The Islamization of Christendom is the biggest story of our time - one that will resonate down the centuries when we are gone and forgotten. And this Pope is on the wrong side of this issue - unlike his predecessor, who understood its implications all too clearly. A decade ago, in America Alone, I noted "the future implicit in Cardinal Ratzinger's choice of name for his papacy: Benedict XVI":
Born in Umbria in 480, St Benedict was the man who ensured during the Dark Ages that the critical elements of Roman and Greek civilization were preserved and that, by infusing them with Christianity, they would emerge in a new and stronger form: the basis for Europe and western civilization. Referring to his namesake, Pope Benedict XVI once quoted a Benedictine motto: Succisa virescit – pruned, it grows again.

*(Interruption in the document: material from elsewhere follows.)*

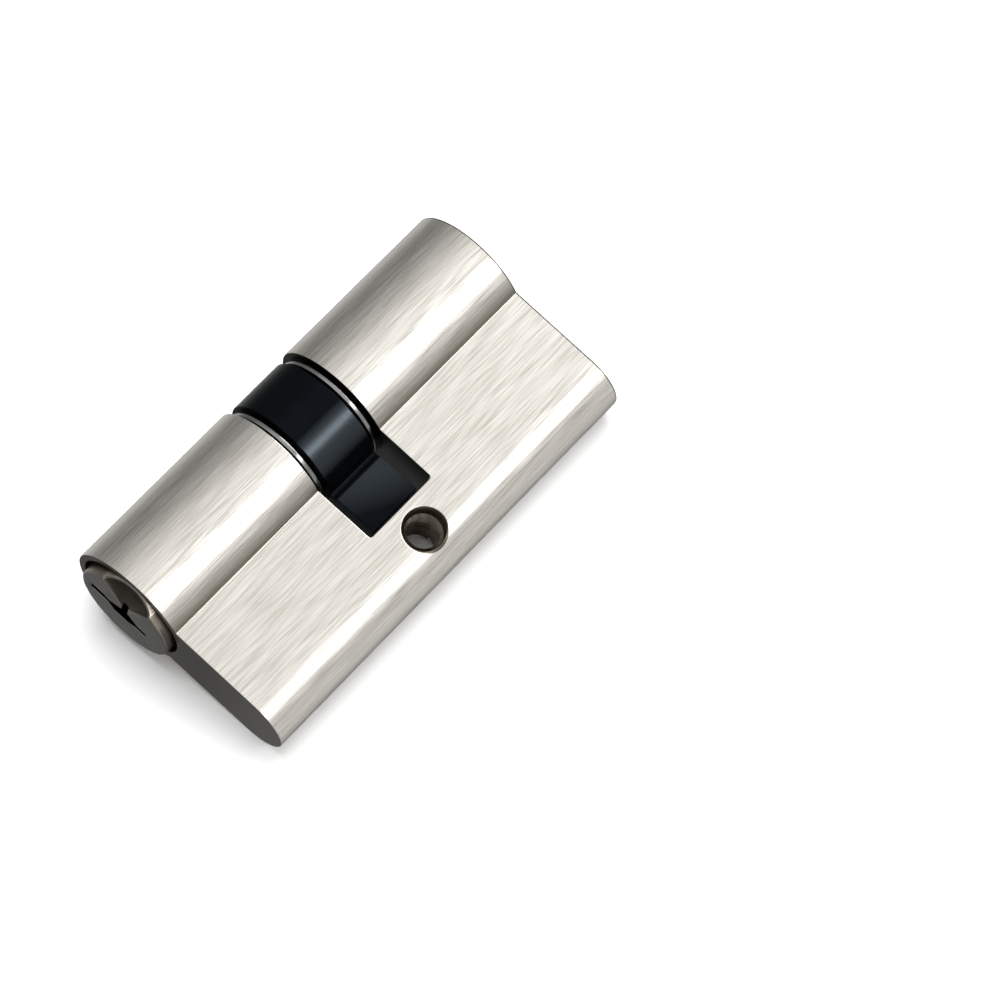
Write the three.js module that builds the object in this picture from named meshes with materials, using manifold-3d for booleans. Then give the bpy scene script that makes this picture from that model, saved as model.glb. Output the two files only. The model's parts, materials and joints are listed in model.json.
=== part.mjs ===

Pope Francis does not appear not much interested in pruning and re-growth. Imagine if Benedict had not resigned to become "Pope Emeritus". Imagine if we still had a vicar of Christ who understood the stakes, rather than one who sounds like any other run-of-the-mill social-justice EU prime minister. When will His Holiness speak up? When will he attempt to arrest and reverse the closure of churches and their conversion to mosques?
As I always say, you have to be able to prioritize. So Terry Duerr is "angered" by my preference for the King James Bible, but defends a foolish man taking refuge in modish fancies as Christianity is slaughtered in the lands of its birth and shrivels in the continent it made its home. Shame on him, and pity our children and grandchildren who will have to live in such a world.